- Kotla Location within Haryana Kotla Location within India
- Coordinates: 27°59′56″N 76°56′41″E﻿ / ﻿27.99894°N 76.94483°E
- Country: India
- State: Haryana
- District: Nuh
- Elevation: 200 m (660 ft)

Languages
- • Official: Hindi
- • Spoken: Urdu, Mewati
- Time zone: UTC+5:30 (IST)

= Kotla, Nuh =

Kotla, 7 km south of Nuh city in the scenic Aravalli Hills, is a historic village in Nuh district of Haryana, India.

==History==

===Khanzada rajputs period===

Kotla was a stronghold of the Khanzadas of Mewat and seat of power of the Khanzada ruler Bahadur Nahar Khan.

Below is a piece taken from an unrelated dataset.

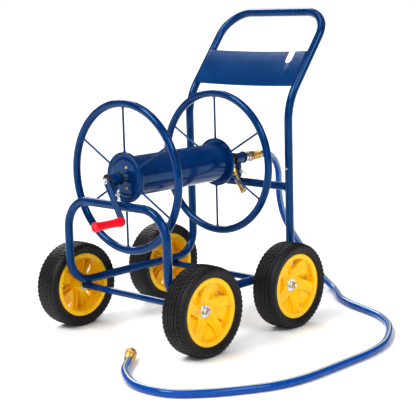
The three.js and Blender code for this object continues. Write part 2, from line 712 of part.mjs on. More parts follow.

Its historical importance came from its strategic position: in a narrow valley with only one pass, and protected on the east by the large lake (Kotla lake or Dahar Lake or Ujina Lake), when the lake was filled with water, the only way in was through a narrow strip of land between the lake and the hills.

===Mughal period===

Kotla is listed in the Ain-i-Akbari as a pargana under the sarkar of Tijara, producing a revenue of 1,552,196 dams for the imperial treasury and supplying a force of 700 infantry and 30 cavalry. It appears with the note "Has a brick fort on a hill on which there is a reservoir 4 kos in circumference."

==Tourism==

- Kotla Fort of Raja Nahar Khan

- Kotla Bavdi stepwell

- Kotla Waterfall: active during rainy season.

- Kotla Lake: an artificial dam was constructed in 1838, resulting in the formation of Sangel, also known as Ujina Lake or Dahar Lake. Kotla Lake is a man-made lake and is crucial for irrigation of surrounding agricultural land and is also home to various fish species.